Decide how you want to handle banking and invoices

Once you know the financial details, you will need to decide how to go about banking. There are many options, so an open discussion will help you decide the best way to support your needs.

Some couples may also want to “pool” their bank accounts and have joint accounts in everything. Others will prefer a joint account for some things and individual accounts for others. And some married couples prefer to have separate accounts, and each has particular financial responsibilities.

There’s no right answer here as long as you’re both honest about financial matters and agree on the plan that works best for you. Keep in mind that flexibility and communication are important, even after making decisions.

Remember that your needs may change over time, so be flexible and make adjustments based on your current situation.

Evaluate Taxes and Insurance Plans

Once married, you should review your current tax forms together to see if you need to make adjustments to your current withholding exemptions. If adjustments are needed, you should contact your employer’s Human Resources department to arrange the paperwork.

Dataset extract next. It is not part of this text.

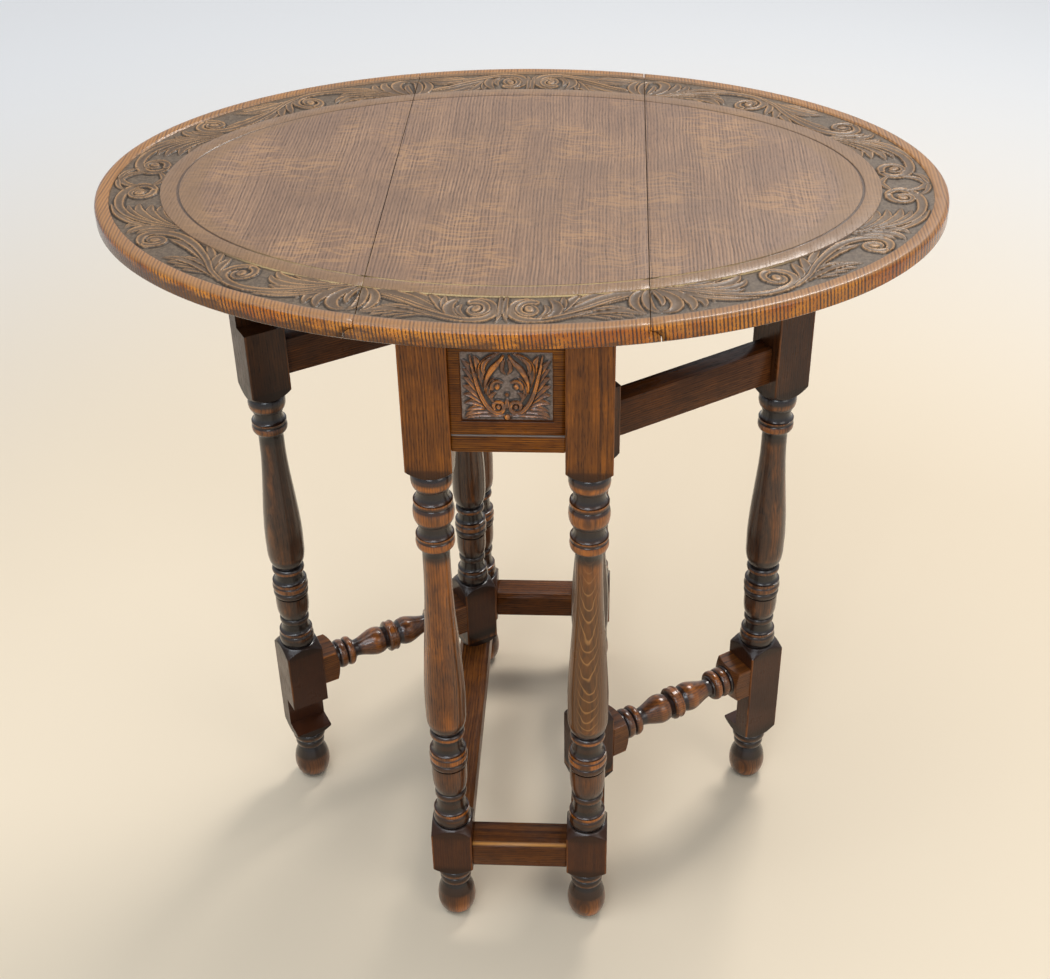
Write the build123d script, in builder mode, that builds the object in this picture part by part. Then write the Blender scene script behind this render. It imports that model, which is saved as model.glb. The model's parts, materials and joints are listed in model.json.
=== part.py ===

During tax season, you will have the option of filing jointly or separately. Talk to your accountant or tax professional to help you decide which option is best for you.

You should also review your insurance coverage now that you are married. Decide if you want to consolidate auto insurance. Look at health coverage and see if one has a better program than the other. Decide if it’s better to have a family plan or save more by keeping individual plans. And remember to update beneficiary designations.

Sometimes there are time limits after the wedding to be able to change health insurance coverage, so find out about policies at your respective company. If the deadline is past, you’ll have to wait until the enrollment opens again before you can make the changes.

Make a list of financial priorities

Newlyweds are usually full of dreams and hopes for the future. In order to make those dreams a reality, take the time to set the couple’s financial priorities.

It’s not a budget or a goal, it’s a list of things you want to focus on first. This step will make it easier for you to work out your budget and set financial goals, because you’ve already agreed on what’s most important.

If you both know that traveling is something you want to do in the early years of marriage, put it on the list. Or perhaps the top priority is to pay off the student loan debt or save to enlarge the family.

Your priority list may include both short-term and long-term financial issues. It’s about what’s important to you as a couple.

Create a budget and set financial goals.

Once you know what your priorities are, you’re ready to lay the groundwork for your new financial future: budgeting and setting financial goals.

Your budget should include everything from day-to-day expenses to creating an emergency fund for future financial goals.

Possible short-term goals may include saving for vacations and making a down payment on your first home. Long-term goals may include, for example, financing your child’s education or saving for retirement.

Create an action plan to incorporate your goals into your current budget. Budgeting tools allow you to easily create your monthly budget and monitor the progress of your financial goals without stress.